Snapshot Testing in Jest vs Vitest

Both testing frameworks support snapshot testing with nearly identical APIs, so migrating between them is straightforward. If your project already uses Jest or Vitest for unit testing, adding snapshot tests requires no additional setup.

Feature	Jest	Vitest
toMatchSnapshot()	Yes	Yes
toMatchInlineSnapshot()	Yes	Yes
Custom serializers	Yes	Yes
--ci flag	Yes	Yes (via config)
Snapshot update command	jest -u	vitest -u
File snapshot format	.snap	.snap
Performance	Standard	Faster (native ESM)

The main difference is performance. Vitest runs snapshot comparisons faster due to its native ESM support and parallel execution model. Functionally, the snapshot APIs are interchangeable.

Making Snapshot Testing Work for Your Team

Effective snapshot testing comes down to three principles. First, keep snapshots small and focused. Test individual components and data structures rather than entire pages. Second, review every snapshot change as carefully as you review code changes. If your team glosses over snapshot diffs, the tests provide no value. Third, combine snapshots with targeted assertions so that critical behavior is protected by explicit checks.

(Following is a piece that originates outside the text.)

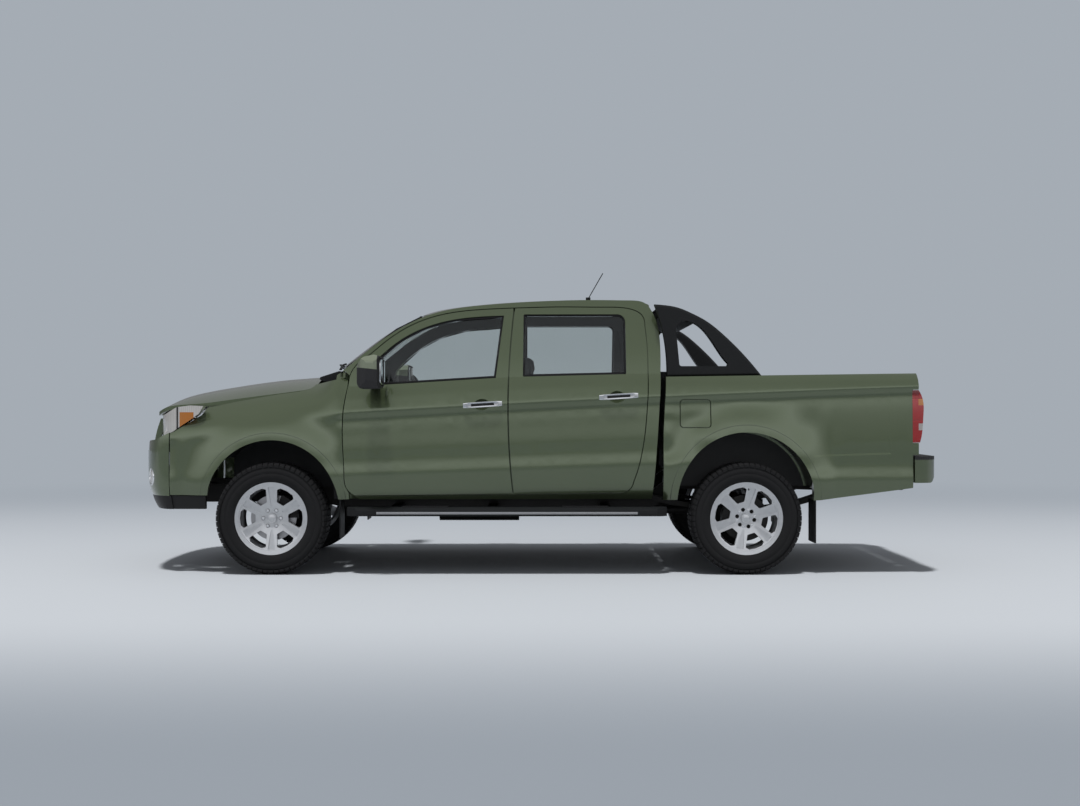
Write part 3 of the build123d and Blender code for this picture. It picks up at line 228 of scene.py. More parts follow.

Snapshot testing is a tool, and like any tool, it works when applied to the right problem. Applied carelessly, it creates a maintenance burden that erodes trust in your test suite. Applied deliberately — with inline snapshots, custom serializers, and clear team guidelines — it provides fast, broad regression detection that complements your existing end-to-end and unit tests.

Start with inline snapshots for your most stable, most shared components. Add custom serializers to strip noise from day one. Enforce the --ci flag in your pipeline. Review snapshot diffs with the same rigor you apply to application code. When you follow these practices, snapshot testing earns its place in your testing strategy rather than quietly becoming the tests nobody trusts.